Requirement. The data below needs to be returned exactly, line for line.
========================
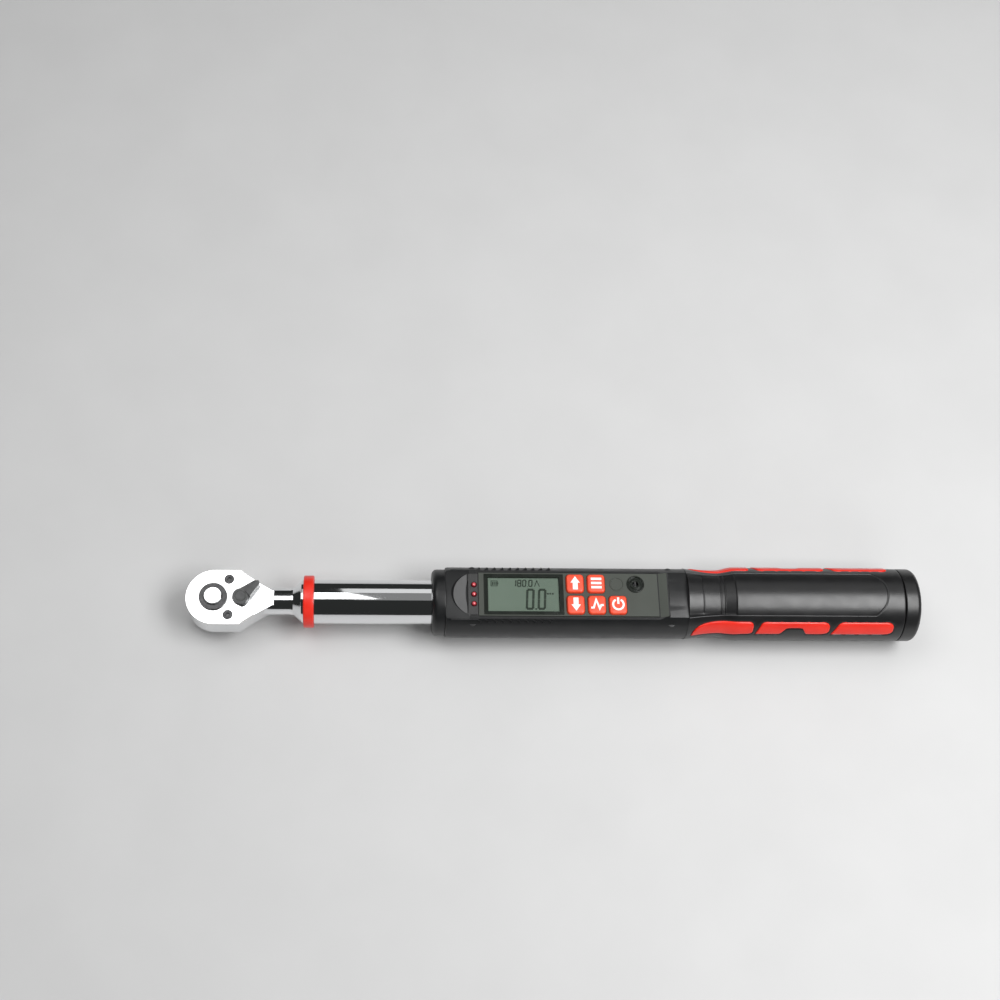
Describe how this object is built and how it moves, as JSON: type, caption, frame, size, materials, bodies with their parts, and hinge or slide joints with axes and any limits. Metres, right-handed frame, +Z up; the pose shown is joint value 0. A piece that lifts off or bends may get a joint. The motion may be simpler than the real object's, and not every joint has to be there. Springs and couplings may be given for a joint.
{
  "type": "torque wrench",
  "caption": "Electronic torque wrench: reversible ratchet head with a square drive, chrome tube, display housing with keys, and a rubber grip with a battery cap.",
  "frame": {"origin": "centre of the square drive at its shoulder face", "axes": "+X along the wrench from the head to the handle, +Z up out of the display side, the square drive points along -Z"},
  "size_m": [0.4998, 0.05, 0.05],
  "materials": {
    "chrome_shell": "polished chrome plate",
    "dark_steel": "satin dark steel",
    "bright_steel": "bright steel",
    "red_plastic": "smooth red plastic",
    "housing_plastic": "satin black plastic",
    "inner_plastic": "plain moulded plastic",
    "panel_plastic": "fine matt film",
    "bezel_plastic": "gloss dark plastic",
    "window_glass": "clear window",
    "display_face": "grey-green reflective display",
    "led_red": "clear red lens",
    "key_rubber": "soft orange-red silicone",
    "black_rubber": "soft black rubber",
    "contact_rubber": "striped contact rubber",
    "board_green": "green solder mask",
    "chip_black": "moulded package",
    "wire_red": "wire insulation",
    "gauge_foil": "etched foil",
    "cell_sleeve": "printed metal sleeve"
  },
  "bodies": {
    "wrench": {"ratchet_head": "chrome_shell", "head_cover": "chrome_shell", "cover_screws": "dark_steel", "torque_beam": "bright_steel", "strain_gauges": "gauge_foil", "gauge_wires": "wire_red", "beam_pins": "bright_steel", "beam_bush": "inner_plastic", "colour_ring": "red_plastic", "tube": "chrome_shell", "front_collar": "housing_plastic", "housing_upper": "housing_plastic", "housing_lower": "housing_plastic", "housing_screws": "bright_steel", "faceplate": "panel_plastic", "display_bezel": "bezel_plastic", "display_window": "window_glass", "display_module": "display_face", "display_connector": "contact_rubber", "led_strip": "housing_plastic", "leds": "led_red", "key_mat": "black_rubber", "key_switches": "bright_steel", "blank_plug": "panel_plastic", "buzzer_cap": "panel_plastic", "buzzer": "inner_plastic", "circuit_board": "board_green", "board_parts": "chip_black", "board_screws": "bright_steel", "handle_tube": "bright_steel", "grip_core": "inner_plastic", "rubber_grip": "black_rubber", "inlays_left": "red_plastic", "inlays_right": "red_plastic", "battery_sleeve": "inner_plastic", "front_contact": "bright_steel", "power_leads": "wire_red"},
    "drive": {"drive_gear": "dark_steel", "release_spring": "bright_steel"},
    "release": {"release_button": "chrome_shell"},
    "ball": {"detent_ball": "bright_steel"},
    "lever": {"reverse_lever": "dark_steel", "selector_shaft": "dark_steel", "pawl_plunger": "bright_steel", "pawl_spring": "bright_steel", "lever_clip": "bright_steel"},
    "pawl_body": {"pawl": "dark_steel"},
    "up_key": {"key_up": "key_rubber"},
    "memory_key": {"key_memory": "key_rubber"},
    "down_key": {"key_down": "key_rubber"},
    "mode_key": {"key_mode": "key_rubber"},
    "power_key": {"key_power": "key_rubber"},
    "cap_ring": {"cap_seal": "black_rubber"},
    "cap": {"battery_cap": "housing_plastic", "cap_spring": "bright_steel"},
    "cells": {"batteries": "cell_sleeve"}
  },
  "joints": [
    {"name": "drive_spin", "type": "hinge", "parent": "wrench", "child": "drive", "pos_m": [0, 0, 0], "axis": [0, 0, 1], "continuous": true},
    {"name": "release_press", "type": "slide", "parent": "drive", "child": "release", "axis": [0, 0, -1], "range_m": [0, 0.003], "stiffness_N_per_m": 500, "deforming": ["release_spring"]},
    {"name": "ball_retract", "type": "slide", "parent": "drive", "child": "ball", "axis": [0, 1, 0], "range_m": [0, 0.0011]},
    {"name": "lever_flip", "type": "hinge", "parent": "wrench", "child": "lever", "pos_m": [0.0184, 0, 0.0095], "axis": [0, 0, 1], "range_deg": [-87, 0]},
    {"name": "pawl_rock", "type": "hinge", "parent": "wrench", "child": "pawl_body", "pos_m": [0, 0, 0.0095], "axis": [0, 0, 1], "range_deg": [0, 16.01]},
    {"name": "press_up", "type": "slide", "parent": "wrench", "child": "up_key", "axis": [0, 0, -1], "range_m": [0, 0.0008], "stiffness_N_per_m": 800},
    {"name": "press_memory", "type": "slide", "parent": "wrench", "child": "memory_key", "axis": [0, 0, -1], "range_m": [0, 0.0008], "stiffness_N_per_m": 800},
    {"name": "press_down", "type": "slide", "parent": "wrench", "child": "down_key", "axis": [0, 0, -1], "range_m": [0, 0.0008], "stiffness_N_per_m": 800},
    {"name": "press_mode", "type": "slide", "parent": "wrench", "child": "mode_key", "axis": [0, 0, -1], "range_m": [0, 0.0008], "stiffness_N_per_m": 800},
    {"name": "press_power", "type": "slide", "parent": "wrench", "child": "power_key", "axis": [0, 0, -1], "range_m": [0, 0.0008], "stiffness_N_per_m": 800},
    {"name": "cap_pull", "type": "slide", "parent": "wrench", "child": "cap_ring", "axis": [1, 0, 0], "range_m": [0, 0.08]},
    {"name": "cap_twist", "type": "hinge", "parent": "cap_ring", "child": "cap", "pos_m": [0.475, 0, 0.0095], "axis": [1, 0, 0], "range_deg": [0, 90]},
    {"name": "cells_slide", "type": "slide", "parent": "wrench", "child": "cells", "axis": [1, 0, 0], "range_m": [0, 0.04]}
  ],
  "couplings": [
    {"joint": "ball_retract", "follows": "release_press", "ratio": 0.366},
    {"joint": "pawl_rock", "follows": "lever_flip", "ratio": -0.184},
    {"joint": "cells_slide", "follows": "cap_pull", "ratio": 0.5}
  ]
}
========================
Result for this task.
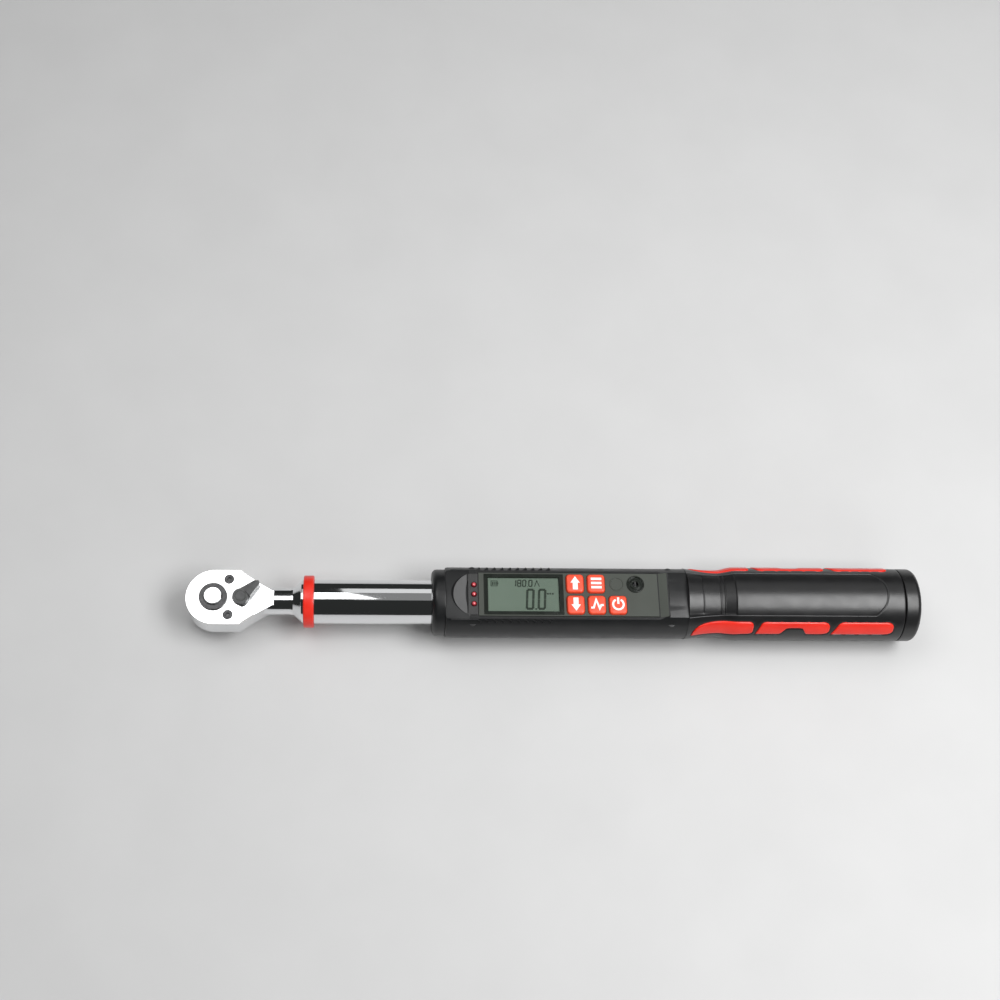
Describe how this object is built and how it moves, as JSON: type, caption, frame, size, materials, bodies with their parts, and hinge or slide joints with axes and any limits. Metres, right-handed frame, +Z up; the pose shown is joint value 0. A piece that lifts off or bends may get a joint. The motion may be simpler than the real object's, and not every joint has to be there. Springs and couplings may be given for a joint.
{
  "type": "torque wrench",
  "caption": "Electronic torque wrench: reversible ratchet head with a square drive, chrome tube, display housing with keys, and a rubber grip with a battery cap.",
  "frame": {"origin": "centre of the square drive at its shoulder face", "axes": "+X along the wrench from the head to the handle, +Z up out of the display side, the square drive points along -Z"},
  "size_m": [0.4998, 0.05, 0.05],
  "materials": {
    "chrome_shell": "polished chrome plate",
    "dark_steel": "satin dark steel",
    "bright_steel": "bright steel",
    "red_plastic": "smooth red plastic",
    "housing_plastic": "satin black plastic",
    "inner_plastic": "plain moulded plastic",
    "panel_plastic": "fine matt film",
    "bezel_plastic": "gloss dark plastic",
    "window_glass": "clear window",
    "display_face": "grey-green reflective display",
    "led_red": "clear red lens",
    "key_rubber": "soft orange-red silicone",
    "black_rubber": "soft black rubber",
    "contact_rubber": "striped contact rubber",
    "board_green": "green solder mask",
    "chip_black": "moulded package",
    "wire_red": "wire insulation",
    "gauge_foil": "etched foil",
    "cell_sleeve": "printed metal sleeve"
  },
  "bodies": {
    "wrench": {"ratchet_head": "chrome_shell", "head_cover": "chrome_shell", "cover_screws": "dark_steel", "torque_beam": "bright_steel", "strain_gauges": "gauge_foil", "gauge_wires": "wire_red", "beam_pins": "bright_steel", "beam_bush": "inner_plastic", "colour_ring": "red_plastic", "tube": "chrome_shell", "front_collar": "housing_plastic", "housing_upper": "housing_plastic", "housing_lower": "housing_plastic", "housing_screws": "bright_steel", "faceplate": "panel_plastic", "display_bezel": "bezel_plastic", "display_window": "window_glass", "display_module": "display_face", "display_connector": "contact_rubber", "led_strip": "housing_plastic", "leds": "led_red", "key_mat": "black_rubber", "key_switches": "bright_steel", "blank_plug": "panel_plastic", "buzzer_cap": "panel_plastic", "buzzer": "inner_plastic", "circuit_board": "board_green", "board_parts": "chip_black", "board_screws": "bright_steel", "handle_tube": "bright_steel", "grip_core": "inner_plastic", "rubber_grip": "black_rubber", "inlays_left": "red_plastic", "inlays_right": "red_plastic", "battery_sleeve": "inner_plastic", "front_contact": "bright_steel", "power_leads": "wire_red"},
    "drive": {"drive_gear": "dark_steel", "release_spring": "bright_steel"},
    "release": {"release_button": "chrome_shell"},
    "ball": {"detent_ball": "bright_steel"},
    "lever": {"reverse_lever": "dark_steel", "selector_shaft": "dark_steel", "pawl_plunger": "bright_steel", "pawl_spring": "bright_steel", "lever_clip": "bright_steel"},
    "pawl_body": {"pawl": "dark_steel"},
    "up_key": {"key_up": "key_rubber"},
    "memory_key": {"key_memory": "key_rubber"},
    "down_key": {"key_down": "key_rubber"},
    "mode_key": {"key_mode": "key_rubber"},
    "power_key": {"key_power": "key_rubber"},
    "cap_ring": {"cap_seal": "black_rubber"},
    "cap": {"battery_cap": "housing_plastic", "cap_spring": "bright_steel"},
    "cells": {"batteries": "cell_sleeve"}
  },
  "joints": [
    {"name": "drive_spin", "type": "hinge", "parent": "wrench", "child": "drive", "pos_m": [0, 0, 0], "axis": [0, 0, 1], "continuous": true},
    {"name": "release_press", "type": "slide", "parent": "drive", "child": "release", "axis": [0, 0, -1], "range_m": [0, 0.003], "stiffness_N_per_m": 500, "deforming": ["release_spring"]},
    {"name": "ball_retract", "type": "slide", "parent": "drive", "child": "ball", "axis": [0, 1, 0], "range_m": [0, 0.0011]},
    {"name": "lever_flip", "type": "hinge", "parent": "wrench", "child": "lever", "pos_m": [0.0184, 0, 0.0095], "axis": [0, 0, 1], "range_deg": [-87, 0]},
    {"name": "pawl_rock", "type": "hinge", "parent": "wrench", "child": "pawl_body", "pos_m": [0, 0, 0.0095], "axis": [0, 0, 1], "range_deg": [0, 16.01]},
    {"name": "press_up", "type": "slide", "parent": "wrench", "child": "up_key", "axis": [0, 0, -1], "range_m": [0, 0.0008], "stiffness_N_per_m": 800},
    {"name": "press_memory", "type": "slide", "parent": "wrench", "child": "memory_key", "axis": [0, 0, -1], "range_m": [0, 0.0008], "stiffness_N_per_m": 800},
    {"name": "press_down", "type": "slide", "parent": "wrench", "child": "down_key", "axis": [0, 0, -1], "range_m": [0, 0.0008], "stiffness_N_per_m": 800},
    {"name": "press_mode", "type": "slide", "parent": "wrench", "child": "mode_key", "axis": [0, 0, -1], "range_m": [0, 0.0008], "stiffness_N_per_m": 800},
    {"name": "press_power", "type": "slide", "parent": "wrench", "child": "power_key", "axis": [0, 0, -1], "range_m": [0, 0.0008], "stiffness_N_per_m": 800},
    {"name": "cap_pull", "type": "slide", "parent": "wrench", "child": "cap_ring", "axis": [1, 0, 0], "range_m": [0, 0.08]},
    {"name": "cap_twist", "type": "hinge", "parent": "cap_ring", "child": "cap", "pos_m": [0.475, 0, 0.0095], "axis": [1, 0, 0], "range_deg": [0, 90]},
    {"name": "cells_slide", "type": "slide", "parent": "wrench", "child": "cells", "axis": [1, 0, 0], "range_m": [0, 0.04]}
  ],
  "couplings": [
    {"joint": "ball_retract", "follows": "release_press", "ratio": 0.366},
    {"joint": "pawl_rock", "follows": "lever_flip", "ratio": -0.184},
    {"joint": "cells_slide", "follows": "cap_pull", "ratio": 0.5}
  ]
}